Секретариат Союза писателей Москвы - орган, призванный отстаивать интересы
большого отряда этих бедолаг, - уклонился от вмешательства, отмолчался,
укрыл от общественности уже обнаруженное преступление, дав возможность
гюлумяновской команде протянуть процессуально необходимое для <закрытия>
дела время. Публикация <Письма> от лица огромной организации, безусловно,
затруднило бы аферу, ну а всхлипом одного отдельного писателя Андрея Нуйкина
не столь уж трудно и пренебречь.

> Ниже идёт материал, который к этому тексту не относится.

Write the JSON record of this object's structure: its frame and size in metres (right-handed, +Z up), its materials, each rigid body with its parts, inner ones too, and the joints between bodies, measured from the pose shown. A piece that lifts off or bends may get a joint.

Что и было сделано.
Тогда, в 1997-1998 годах, в осознанность такого укрывательства со стороны
<цвета нашей демократической интеллигенции> мне не хватило фантазии
поверить.
ПЕСНЬ ВТОРАЯ ЖАДНОСТЬ ФРАЕРОВ СГУБИЛА
Лёгкость, с которой Гюлумяну, Костюковскому и их подельникам, оставаясь
полностью за кулисами событий, удалось украсть у писателей целую
поликлинику, убедила наших передовиков капиталистического труда, что и в
<условиях демократии> хапать можно безбоязненно, если: а) хапаешь не
по-малому, а по-большому; б) если те, кого грабишь, - лопухи; и в) если
умеешь делиться! С аппетитом у Гюлумяна всё было в порядке, делиться он умел
с новоармянской щедростью, а бо'льших лопухов, чем писатели, и вообразить
невозможно. Грабить таких - всё равно что джейранов ночью с машины в свете
фар расстреливать! Бегут, глупые, туда, куда им светишь, шага в сторону
сделать не сообразят. Знай затвор передёргивай да в кузов ещё трепыхающиеся
тушки заваливай!
Запас патронов, бензина и <смазочных средств> Гюлумян до начала большой
охоты заготовил вполне достаточный. И вообще-то доходы (явные и скрытые) у
Литфонда немалые, ну а афера с поликлиникой довела денежный резерв вообще до
общероссийских масштабов. По неполным данным, в разных банках Москвы Гюлумян
открыл на своё имя 12 счетов - и рублёвых, и валютных (см. <ЛГ>, ? 8 за 2002
г.). И отнюдь не скупился снимать с них эти самые <смазочные средства>, как
только начался генеральный штурм главной литфондовской твердыни.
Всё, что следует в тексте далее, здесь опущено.